The honest driver, the one who follows every regulation and maintains their logbook perfectly, is the one who pays the price. They face longer wait times, more invasive searches, and the social stigma that follows high-profile arrests in their profession.
Rebuilding the Trust
The solution isn't just more dogs or better X-ray machines. It requires a fundamental shift in how border agencies manage their own. This means implementing more frequent and invasive financial audits of employees in sensitive positions. It means breaking the "blue wall" of silence that often protects corrupt officers.
For the trucking industry, it means a more rigorous "Know Your Carrier" protocol for freight brokers and shippers. Relying on a valid DOT number is no longer enough. There must be a move toward real-time, tamper-proof tracking of every commercial load, tied to a biometric ID of the driver.
A System Under Siege
The arrest of a single driver and a single officer is a win for law enforcement, but it is a drop in the bucket. For every shipment caught, intelligence experts estimate several more make it through. The sophisticated nature of this specific ring suggests that this wasn't their first run. It was simply the one where they got caught.
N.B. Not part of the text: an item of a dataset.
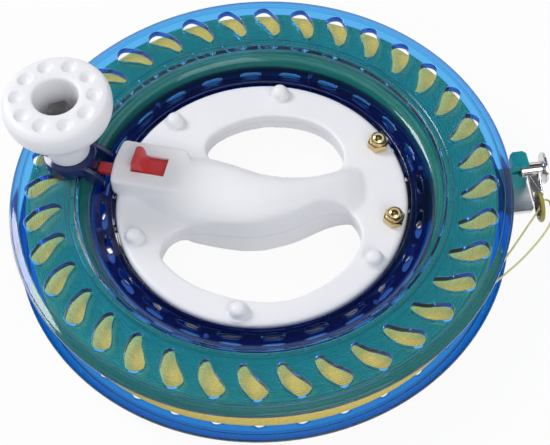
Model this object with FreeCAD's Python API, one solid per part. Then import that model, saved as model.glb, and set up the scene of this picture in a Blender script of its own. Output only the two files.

The battle for the border is no longer fought just at the fence. It is fought in the bank accounts of underpaid drivers and the moral compromises of border officials. Until the risk of getting caught outweighs the life-changing payouts offered by the cartels, the cargo will continue to move.
Shippers must now demand a higher level of transparency from their transport partners, acknowledging that the biggest threat to their cargo isn't a highway robber, but the person behind the wheel—or the person holding the badge at the gate.